宋儒一方面充分运用形而上与形而下的本体论思维,张载建构了太虚与气的宇宙本体论,二程建构了“体用一源、显微无间”的宇宙本体论,他们都是关注宇宙空间关系的维度。而同时期的邵雍却另辟蹊径,在挖掘《周易》的宇宙论思想资源时,充分利用其“先天”与“后天”的本体论思维,提出了“先天之学”与“后天之学”的思想体系,主要是关注宇宙的时间维度。也就是说,张载、二程建构形而上与形而下的区别其实是以“形”为思维起点,即通过追溯宇宙的空间关系而确立“本体”;而邵雍提出“先天”与“后天”的区别首先以“先后”为思维起点,以追溯体现为时间存在的宇宙“本体”。所以,对于张载、二程而言,他们的宇宙意识主要是空间意识,“太虚”“理”也主要是空间意义的形而上之道。
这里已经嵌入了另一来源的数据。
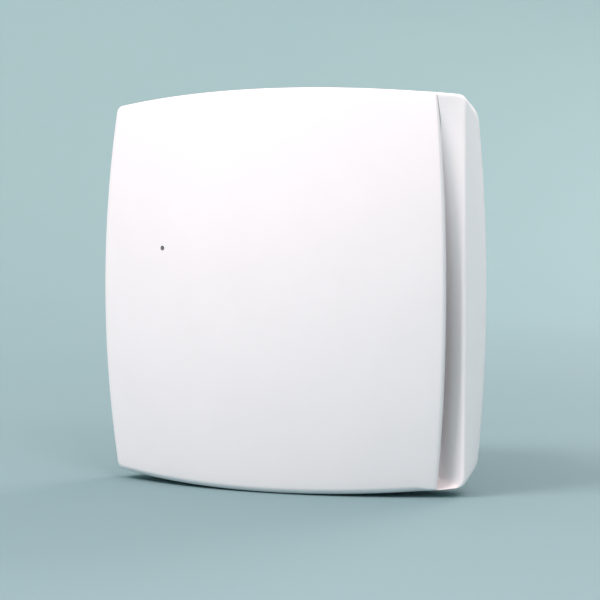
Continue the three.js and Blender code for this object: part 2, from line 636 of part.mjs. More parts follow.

邵雍的宇宙意识首先是时间意识,他创立了“先天之学”与“后天之学”,他的“天地之心”“太虚”“太极”首先是时间意义的先天之学。这种比较,能够使我们进一步理解邵雍的宇宙本体论的义理特色。当然,“宇宙”是包括全部时间和空间在内的整体,在讨论邵雍等宋儒的宇宙本体论时,最终仍然需要将时空统一起来。